▸ **What is asked**:
Repeat all of the material exactly as given.

--- Data listing ---

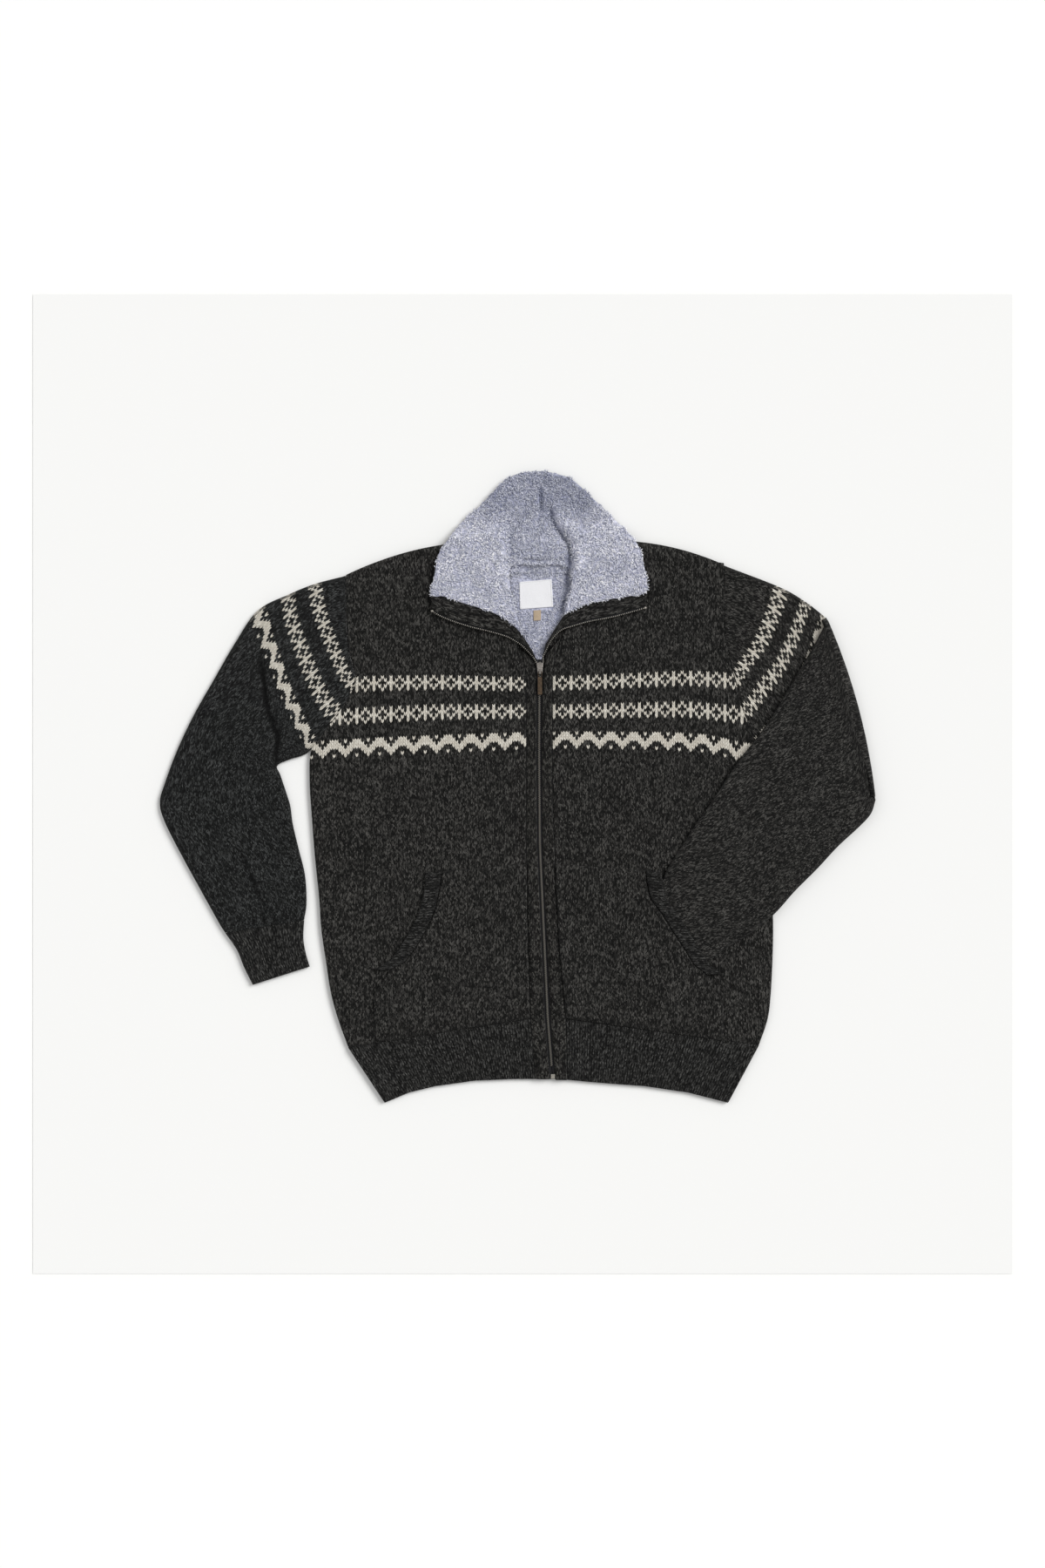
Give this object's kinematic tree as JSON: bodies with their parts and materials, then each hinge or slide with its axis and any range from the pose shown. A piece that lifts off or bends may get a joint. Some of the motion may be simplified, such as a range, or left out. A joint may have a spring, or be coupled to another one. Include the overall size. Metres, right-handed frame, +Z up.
{
  "type": "full-zip sweater",
  "caption": "Patterned knitted sweater laid flat, with a full-length zip, an open fleece-lined stand collar, patch pockets and one sleeve folded over the front.",
  "frame": {"origin": "centre of the bounding box in plan, on the surface the sweater lies on", "axes": "+Z up, away from the surface; +Y from hem to collar; +X to the viewer's right"},
  "size_m": [0.9034, 0.798, 0.0182],
  "materials": {
    "body_knit": "charcoal stocking-stitch wool with cream patterned bands, matte",
    "rib_knit": "charcoal 1x1 rib, matte",
    "fleece": "pale grey pile fleece, matte",
    "zip_tape": "dark woven tape",
    "zip_metal": "pale metal, satin",
    "leather": "brown, worn",
    "label": "near-white woven label, bare",
    "tag": "tan woven tag, bare"
  },
  "bodies": {
    "garment": {"back_panel": "body_knit", "front_left": "body_knit", "front_right": "body_knit", "sleeve_left": "body_knit", "sleeve_right": "body_knit", "pocket_left": "body_knit", "pocket_right": "body_knit", "collar_knit": "body_knit", "facing_left": "body_knit", "facing_right": "body_knit", "band_left": "body_knit", "band_right": "body_knit", "rib_front_left": "rib_knit", "rib_front_right": "rib_knit", "rib_back": "rib_knit", "cuff_left": "rib_knit", "cuff_right": "rib_knit", "pocket_rib_left": "rib_knit", "pocket_rib_right": "rib_knit", "collar_fleece": "fleece", "back_lining": "fleece", "zip_tape_left": "zip_tape", "zip_tape_right": "zip_tape", "zip_tape_open_left": "zip_tape", "zip_tape_open_right": "zip_tape", "zip_box": "zip_metal", "zip_slider": "zip_metal", "neck_label": "label", "size_tag": "tag"},
    "pull_tab": {"zip_pull": "leather"}
  },
  "joints": [
    {"name": "pull_tab_hinge", "type": "hinge", "parent": "garment", "child": "pull_tab", "pos_m": [0.0292, 0.1455, 0.0103], "axis": [-1, 0, 0], "range_deg": [0, 150]}
  ]
}
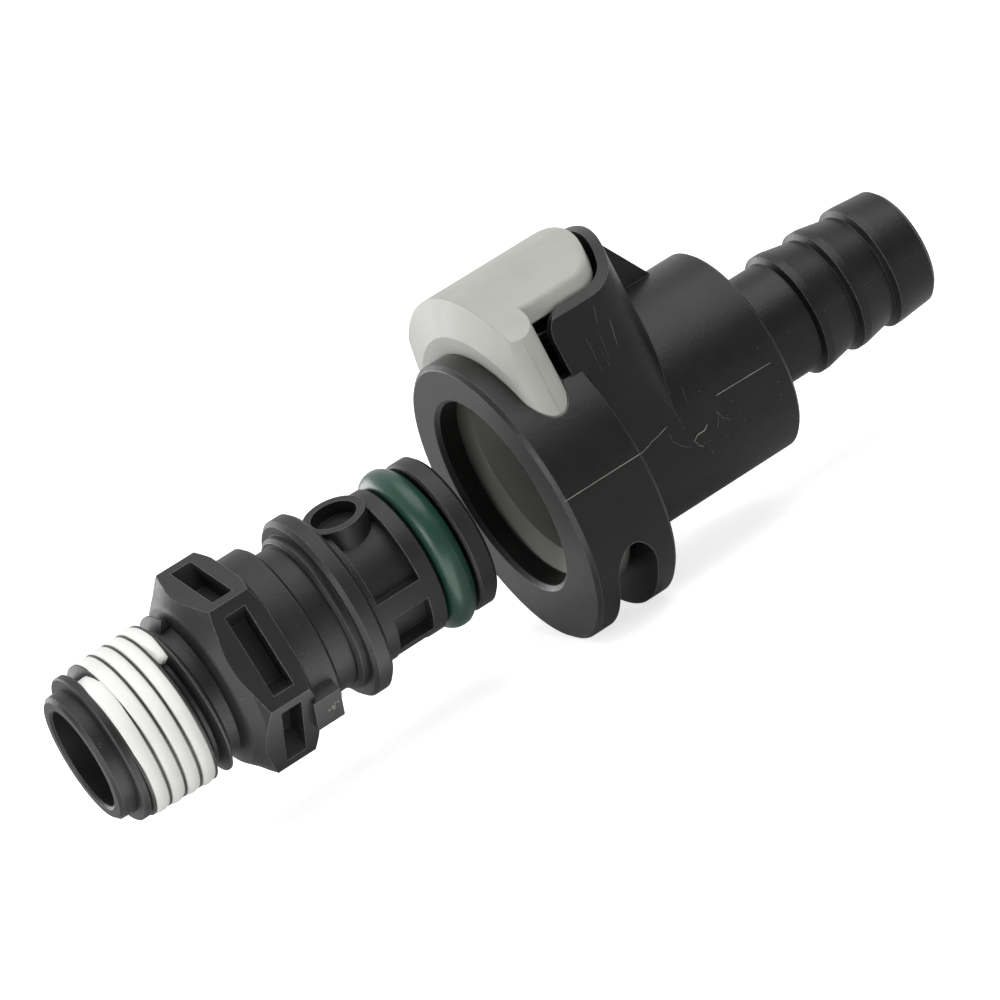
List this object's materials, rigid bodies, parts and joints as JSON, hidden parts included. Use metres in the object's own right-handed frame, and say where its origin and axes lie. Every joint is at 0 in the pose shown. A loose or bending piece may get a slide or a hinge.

---

▸ **Task output**:
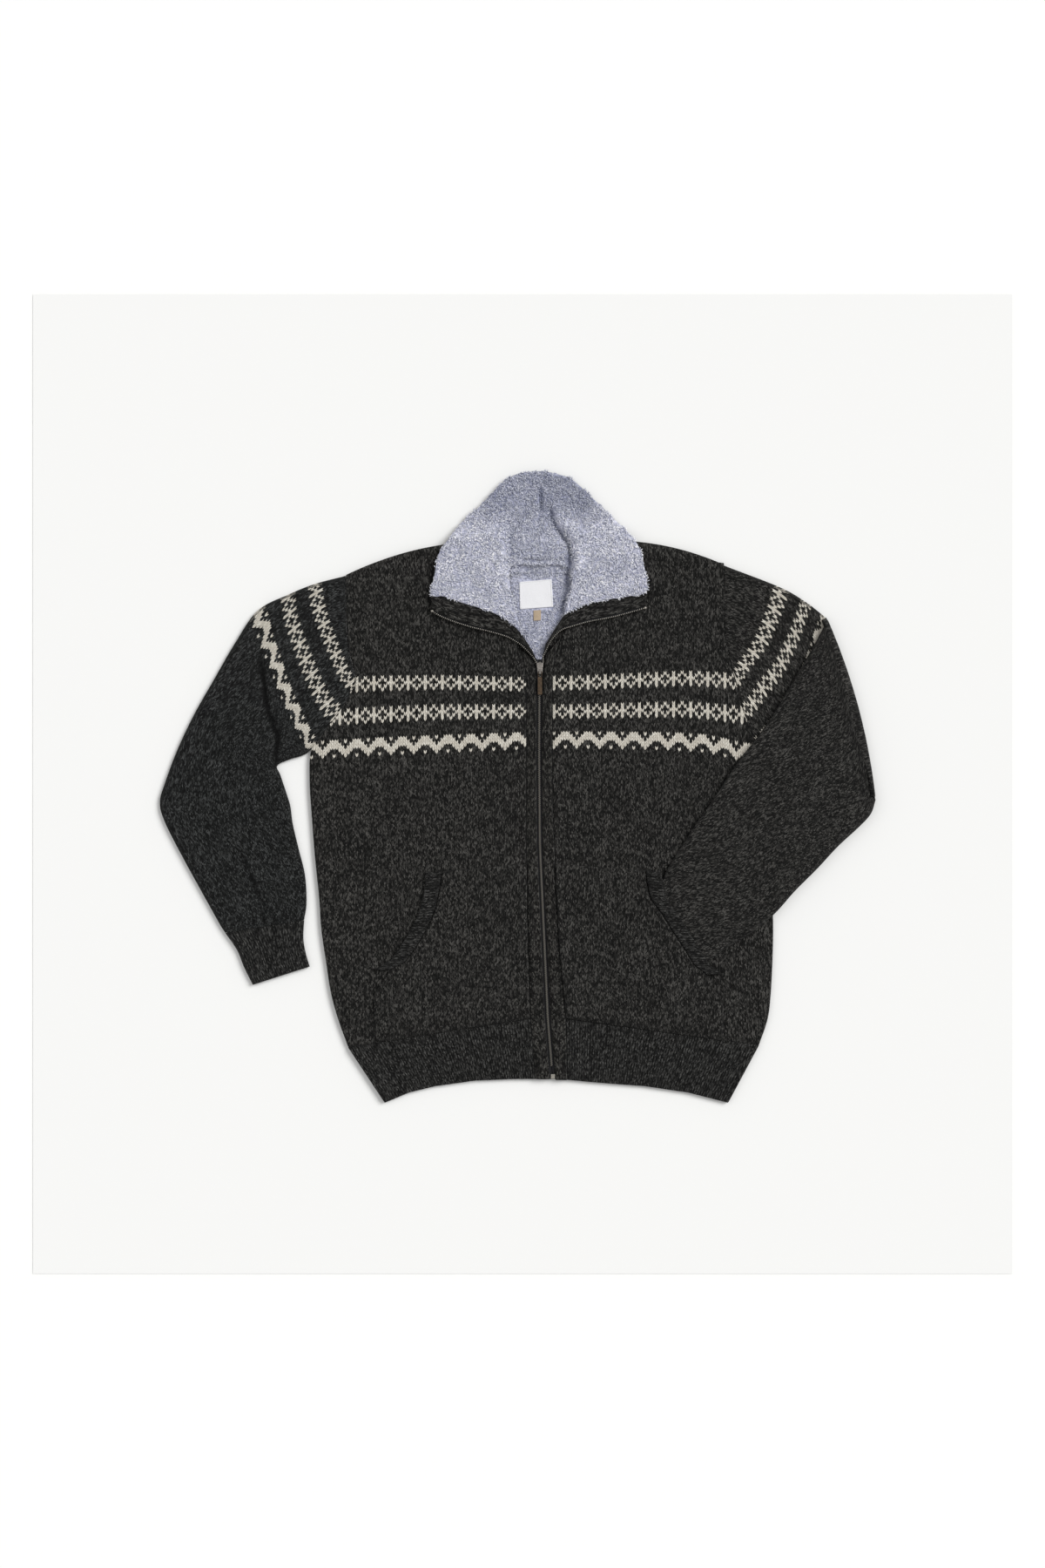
Give this object's kinematic tree as JSON: bodies with their parts and materials, then each hinge or slide with its axis and any range from the pose shown. A piece that lifts off or bends may get a joint. Some of the motion may be simplified, such as a range, or left out. A joint may have a spring, or be coupled to another one. Include the overall size. Metres, right-handed frame, +Z up.
{
  "type": "full-zip sweater",
  "caption": "Patterned knitted sweater laid flat, with a full-length zip, an open fleece-lined stand collar, patch pockets and one sleeve folded over the front.",
  "frame": {"origin": "centre of the bounding box in plan, on the surface the sweater lies on", "axes": "+Z up, away from the surface; +Y from hem to collar; +X to the viewer's right"},
  "size_m": [0.9034, 0.798, 0.0182],
  "materials": {
    "body_knit": "charcoal stocking-stitch wool with cream patterned bands, matte",
    "rib_knit": "charcoal 1x1 rib, matte",
    "fleece": "pale grey pile fleece, matte",
    "zip_tape": "dark woven tape",
    "zip_metal": "pale metal, satin",
    "leather": "brown, worn",
    "label": "near-white woven label, bare",
    "tag": "tan woven tag, bare"
  },
  "bodies": {
    "garment": {"back_panel": "body_knit", "front_left": "body_knit", "front_right": "body_knit", "sleeve_left": "body_knit", "sleeve_right": "body_knit", "pocket_left": "body_knit", "pocket_right": "body_knit", "collar_knit": "body_knit", "facing_left": "body_knit", "facing_right": "body_knit", "band_left": "body_knit", "band_right": "body_knit", "rib_front_left": "rib_knit", "rib_front_right": "rib_knit", "rib_back": "rib_knit", "cuff_left": "rib_knit", "cuff_right": "rib_knit", "pocket_rib_left": "rib_knit", "pocket_rib_right": "rib_knit", "collar_fleece": "fleece", "back_lining": "fleece", "zip_tape_left": "zip_tape", "zip_tape_right": "zip_tape", "zip_tape_open_left": "zip_tape", "zip_tape_open_right": "zip_tape", "zip_box": "zip_metal", "zip_slider": "zip_metal", "neck_label": "label", "size_tag": "tag"},
    "pull_tab": {"zip_pull": "leather"}
  },
  "joints": [
    {"name": "pull_tab_hinge", "type": "hinge", "parent": "garment", "child": "pull_tab", "pos_m": [0.0292, 0.1455, 0.0103], "axis": [-1, 0, 0], "range_deg": [0, 150]}
  ]
}
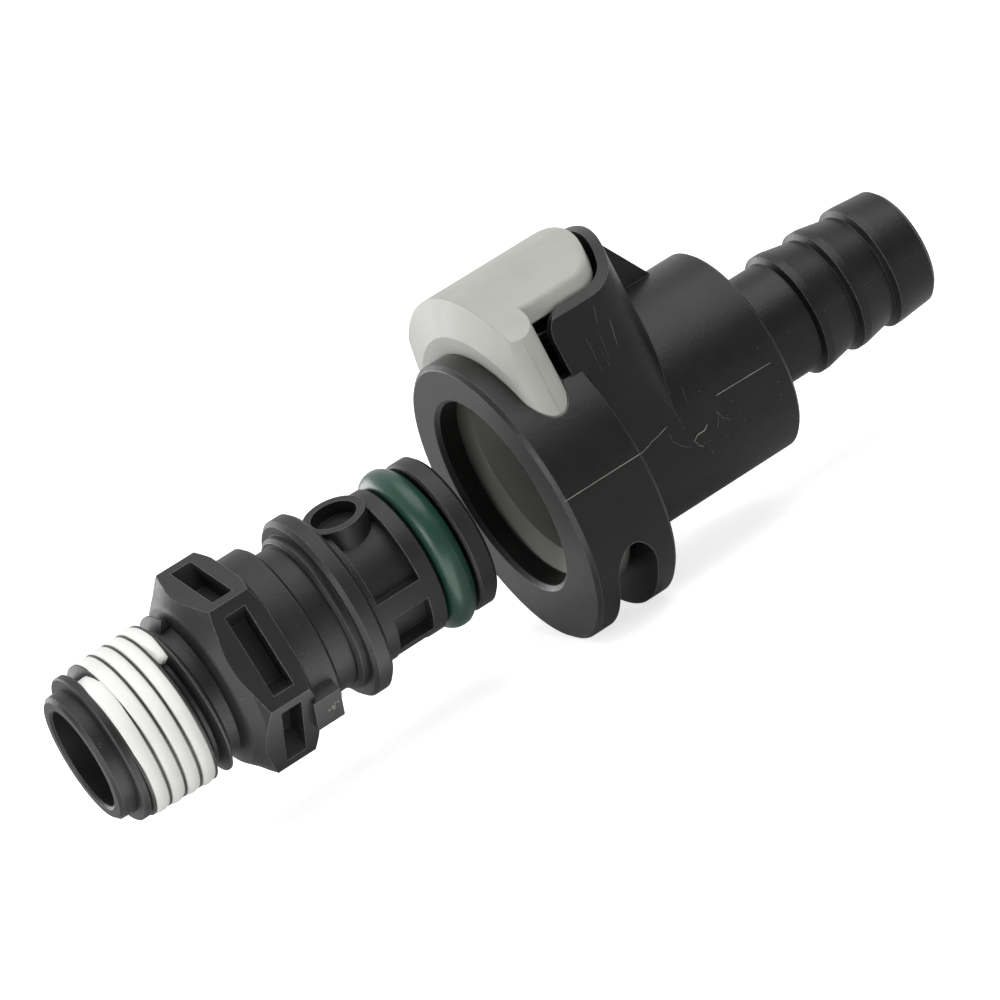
List this object's materials, rigid bodies, parts and joints as JSON, hidden parts included. Use metres in the object's own right-handed frame, and say where its origin and axes lie. Every joint is at 0 in the pose shown. A loose or bending piece may get a slide or a hinge.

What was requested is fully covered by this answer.